Supplied material
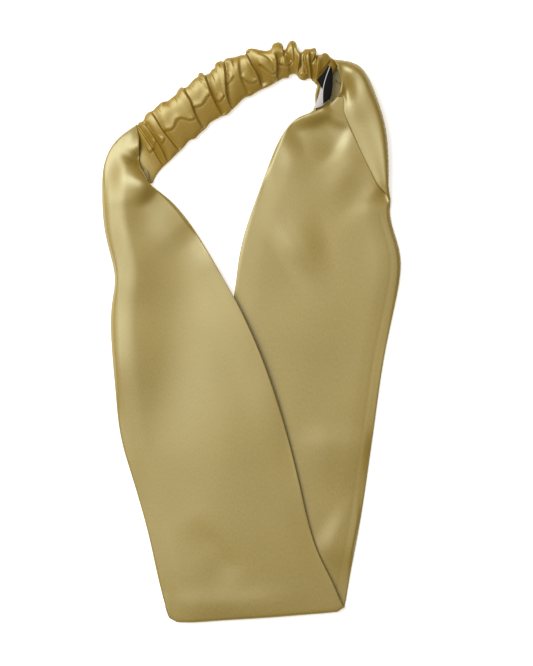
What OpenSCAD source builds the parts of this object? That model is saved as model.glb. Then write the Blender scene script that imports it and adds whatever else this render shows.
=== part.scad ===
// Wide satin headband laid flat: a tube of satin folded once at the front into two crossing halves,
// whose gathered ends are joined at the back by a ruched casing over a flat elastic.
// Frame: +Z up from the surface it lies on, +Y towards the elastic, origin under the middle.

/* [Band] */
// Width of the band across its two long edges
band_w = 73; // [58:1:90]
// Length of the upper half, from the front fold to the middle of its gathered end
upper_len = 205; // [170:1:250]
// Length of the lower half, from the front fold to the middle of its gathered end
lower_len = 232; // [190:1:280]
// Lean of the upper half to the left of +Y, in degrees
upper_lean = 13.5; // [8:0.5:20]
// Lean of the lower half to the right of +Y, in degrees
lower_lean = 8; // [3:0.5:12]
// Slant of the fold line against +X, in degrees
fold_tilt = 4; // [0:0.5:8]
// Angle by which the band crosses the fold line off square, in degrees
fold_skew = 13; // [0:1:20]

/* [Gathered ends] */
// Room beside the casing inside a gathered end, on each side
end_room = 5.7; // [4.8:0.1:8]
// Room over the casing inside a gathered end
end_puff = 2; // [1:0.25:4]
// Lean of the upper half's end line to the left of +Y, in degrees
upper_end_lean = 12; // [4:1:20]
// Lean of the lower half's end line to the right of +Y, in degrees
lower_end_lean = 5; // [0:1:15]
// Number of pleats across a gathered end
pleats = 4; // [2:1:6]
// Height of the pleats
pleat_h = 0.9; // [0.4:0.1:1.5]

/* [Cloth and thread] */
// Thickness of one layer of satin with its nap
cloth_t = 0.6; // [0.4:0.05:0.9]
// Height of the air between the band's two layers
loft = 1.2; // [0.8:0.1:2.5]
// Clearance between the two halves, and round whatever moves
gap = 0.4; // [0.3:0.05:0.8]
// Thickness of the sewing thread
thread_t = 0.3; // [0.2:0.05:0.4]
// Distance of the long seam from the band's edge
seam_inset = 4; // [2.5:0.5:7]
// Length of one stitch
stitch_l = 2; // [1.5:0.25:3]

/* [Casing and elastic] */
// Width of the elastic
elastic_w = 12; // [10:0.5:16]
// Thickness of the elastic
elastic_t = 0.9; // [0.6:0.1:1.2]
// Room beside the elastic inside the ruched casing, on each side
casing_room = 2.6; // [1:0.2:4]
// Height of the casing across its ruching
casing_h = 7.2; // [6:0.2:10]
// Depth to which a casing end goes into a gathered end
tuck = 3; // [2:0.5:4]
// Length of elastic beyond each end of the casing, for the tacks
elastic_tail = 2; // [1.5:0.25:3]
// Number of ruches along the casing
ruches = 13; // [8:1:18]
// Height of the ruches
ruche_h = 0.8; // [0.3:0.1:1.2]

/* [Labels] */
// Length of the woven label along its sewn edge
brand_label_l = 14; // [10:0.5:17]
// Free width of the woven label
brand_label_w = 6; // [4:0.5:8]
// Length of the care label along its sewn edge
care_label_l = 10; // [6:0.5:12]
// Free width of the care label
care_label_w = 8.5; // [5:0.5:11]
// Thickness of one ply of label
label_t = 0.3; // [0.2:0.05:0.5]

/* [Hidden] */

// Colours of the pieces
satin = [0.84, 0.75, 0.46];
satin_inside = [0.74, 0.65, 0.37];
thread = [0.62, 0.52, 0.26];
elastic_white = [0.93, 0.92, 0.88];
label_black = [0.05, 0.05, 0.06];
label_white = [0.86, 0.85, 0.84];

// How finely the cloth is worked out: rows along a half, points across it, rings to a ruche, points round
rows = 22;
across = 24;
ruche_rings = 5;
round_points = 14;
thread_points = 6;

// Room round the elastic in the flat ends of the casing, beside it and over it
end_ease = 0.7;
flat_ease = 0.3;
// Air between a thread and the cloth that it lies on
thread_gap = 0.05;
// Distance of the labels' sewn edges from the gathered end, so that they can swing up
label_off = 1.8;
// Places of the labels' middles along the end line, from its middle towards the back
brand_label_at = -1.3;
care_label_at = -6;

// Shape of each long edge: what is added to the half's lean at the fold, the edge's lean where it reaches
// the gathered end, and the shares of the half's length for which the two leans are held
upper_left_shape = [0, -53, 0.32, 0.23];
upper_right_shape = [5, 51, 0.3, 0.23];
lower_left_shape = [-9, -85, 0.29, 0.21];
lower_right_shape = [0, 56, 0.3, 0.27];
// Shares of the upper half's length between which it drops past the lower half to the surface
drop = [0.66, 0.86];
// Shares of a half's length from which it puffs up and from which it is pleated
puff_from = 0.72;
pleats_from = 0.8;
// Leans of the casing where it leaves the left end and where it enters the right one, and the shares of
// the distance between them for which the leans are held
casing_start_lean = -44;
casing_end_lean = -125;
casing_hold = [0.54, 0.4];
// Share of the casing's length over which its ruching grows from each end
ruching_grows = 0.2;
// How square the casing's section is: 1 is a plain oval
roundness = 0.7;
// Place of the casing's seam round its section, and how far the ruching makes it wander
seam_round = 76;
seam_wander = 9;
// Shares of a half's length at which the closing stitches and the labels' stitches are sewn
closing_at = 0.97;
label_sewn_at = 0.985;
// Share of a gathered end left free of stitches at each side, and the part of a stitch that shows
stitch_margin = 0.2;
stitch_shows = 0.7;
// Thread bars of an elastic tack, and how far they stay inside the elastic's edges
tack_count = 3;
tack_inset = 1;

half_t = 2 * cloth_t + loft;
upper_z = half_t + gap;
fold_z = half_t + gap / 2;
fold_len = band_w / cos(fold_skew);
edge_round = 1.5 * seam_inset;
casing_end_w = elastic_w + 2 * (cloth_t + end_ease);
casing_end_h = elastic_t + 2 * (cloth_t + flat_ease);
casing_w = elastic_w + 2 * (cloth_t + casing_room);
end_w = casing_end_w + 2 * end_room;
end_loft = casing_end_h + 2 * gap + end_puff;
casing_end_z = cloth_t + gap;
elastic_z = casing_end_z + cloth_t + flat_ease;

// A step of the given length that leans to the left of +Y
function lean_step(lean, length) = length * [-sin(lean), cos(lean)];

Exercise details
Copy out all of the data exactly, leaving nothing out.

Problem solution
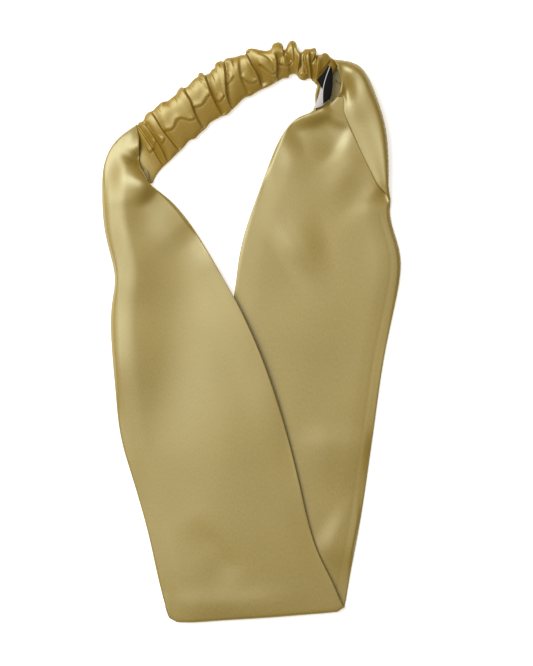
What OpenSCAD source builds the parts of this object? That model is saved as model.glb. Then write the Blender scene script that imports it and adds whatever else this render shows.
=== part.scad ===
// Wide satin headband laid flat: a tube of satin folded once at the front into two crossing halves,
// whose gathered ends are joined at the back by a ruched casing over a flat elastic.
// Frame: +Z up from the surface it lies on, +Y towards the elastic, origin under the middle.

/* [Band] */
// Width of the band across its two long edges
band_w = 73; // [58:1:90]
// Length of the upper half, from the front fold to the middle of its gathered end
upper_len = 205; // [170:1:250]
// Length of the lower half, from the front fold to the middle of its gathered end
lower_len = 232; // [190:1:280]
// Lean of the upper half to the left of +Y, in degrees
upper_lean = 13.5; // [8:0.5:20]
// Lean of the lower half to the right of +Y, in degrees
lower_lean = 8; // [3:0.5:12]
// Slant of the fold line against +X, in degrees
fold_tilt = 4; // [0:0.5:8]
// Angle by which the band crosses the fold line off square, in degrees
fold_skew = 13; // [0:1:20]

/* [Gathered ends] */
// Room beside the casing inside a gathered end, on each side
end_room = 5.7; // [4.8:0.1:8]
// Room over the casing inside a gathered end
end_puff = 2; // [1:0.25:4]
// Lean of the upper half's end line to the left of +Y, in degrees
upper_end_lean = 12; // [4:1:20]
// Lean of the lower half's end line to the right of +Y, in degrees
lower_end_lean = 5; // [0:1:15]
// Number of pleats across a gathered end
pleats = 4; // [2:1:6]
// Height of the pleats
pleat_h = 0.9; // [0.4:0.1:1.5]

/* [Cloth and thread] */
// Thickness of one layer of satin with its nap
cloth_t = 0.6; // [0.4:0.05:0.9]
// Height of the air between the band's two layers
loft = 1.2; // [0.8:0.1:2.5]
// Clearance between the two halves, and round whatever moves
gap = 0.4; // [0.3:0.05:0.8]
// Thickness of the sewing thread
thread_t = 0.3; // [0.2:0.05:0.4]
// Distance of the long seam from the band's edge
seam_inset = 4; // [2.5:0.5:7]
// Length of one stitch
stitch_l = 2; // [1.5:0.25:3]

/* [Casing and elastic] */
// Width of the elastic
elastic_w = 12; // [10:0.5:16]
// Thickness of the elastic
elastic_t = 0.9; // [0.6:0.1:1.2]
// Room beside the elastic inside the ruched casing, on each side
casing_room = 2.6; // [1:0.2:4]
// Height of the casing across its ruching
casing_h = 7.2; // [6:0.2:10]
// Depth to which a casing end goes into a gathered end
tuck = 3; // [2:0.5:4]
// Length of elastic beyond each end of the casing, for the tacks
elastic_tail = 2; // [1.5:0.25:3]
// Number of ruches along the casing
ruches = 13; // [8:1:18]
// Height of the ruches
ruche_h = 0.8; // [0.3:0.1:1.2]

/* [Labels] */
// Length of the woven label along its sewn edge
brand_label_l = 14; // [10:0.5:17]
// Free width of the woven label
brand_label_w = 6; // [4:0.5:8]
// Length of the care label along its sewn edge
care_label_l = 10; // [6:0.5:12]
// Free width of the care label
care_label_w = 8.5; // [5:0.5:11]
// Thickness of one ply of label
label_t = 0.3; // [0.2:0.05:0.5]

/* [Hidden] */

// Colours of the pieces
satin = [0.84, 0.75, 0.46];
satin_inside = [0.74, 0.65, 0.37];
thread = [0.62, 0.52, 0.26];
elastic_white = [0.93, 0.92, 0.88];
label_black = [0.05, 0.05, 0.06];
label_white = [0.86, 0.85, 0.84];

// How finely the cloth is worked out: rows along a half, points across it, rings to a ruche, points round
rows = 22;
across = 24;
ruche_rings = 5;
round_points = 14;
thread_points = 6;

// Room round the elastic in the flat ends of the casing, beside it and over it
end_ease = 0.7;
flat_ease = 0.3;
// Air between a thread and the cloth that it lies on
thread_gap = 0.05;
// Distance of the labels' sewn edges from the gathered end, so that they can swing up
label_off = 1.8;
// Places of the labels' middles along the end line, from its middle towards the back
brand_label_at = -1.3;
care_label_at = -6;

// Shape of each long edge: what is added to the half's lean at the fold, the edge's lean where it reaches
// the gathered end, and the shares of the half's length for which the two leans are held
upper_left_shape = [0, -53, 0.32, 0.23];
upper_right_shape = [5, 51, 0.3, 0.23];
lower_left_shape = [-9, -85, 0.29, 0.21];
lower_right_shape = [0, 56, 0.3, 0.27];
// Shares of the upper half's length between which it drops past the lower half to the surface
drop = [0.66, 0.86];
// Shares of a half's length from which it puffs up and from which it is pleated
puff_from = 0.72;
pleats_from = 0.8;
// Leans of the casing where it leaves the left end and where it enters the right one, and the shares of
// the distance between them for which the leans are held
casing_start_lean = -44;
casing_end_lean = -125;
casing_hold = [0.54, 0.4];
// Share of the casing's length over which its ruching grows from each end
ruching_grows = 0.2;
// How square the casing's section is: 1 is a plain oval
roundness = 0.7;
// Place of the casing's seam round its section, and how far the ruching makes it wander
seam_round = 76;
seam_wander = 9;
// Shares of a half's length at which the closing stitches and the labels' stitches are sewn
closing_at = 0.97;
label_sewn_at = 0.985;
// Share of a gathered end left free of stitches at each side, and the part of a stitch that shows
stitch_margin = 0.2;
stitch_shows = 0.7;
// Thread bars of an elastic tack, and how far they stay inside the elastic's edges
tack_count = 3;
tack_inset = 1;

half_t = 2 * cloth_t + loft;
upper_z = half_t + gap;
fold_z = half_t + gap / 2;
fold_len = band_w / cos(fold_skew);
edge_round = 1.5 * seam_inset;
casing_end_w = elastic_w + 2 * (cloth_t + end_ease);
casing_end_h = elastic_t + 2 * (cloth_t + flat_ease);
casing_w = elastic_w + 2 * (cloth_t + casing_room);
end_w = casing_end_w + 2 * end_room;
end_loft = casing_end_h + 2 * gap + end_puff;
casing_end_z = cloth_t + gap;
elastic_z = casing_end_z + cloth_t + flat_ease;

// A step of the given length that leans to the left of +Y
function lean_step(lean, length) = length * [-sin(lean), cos(lean)];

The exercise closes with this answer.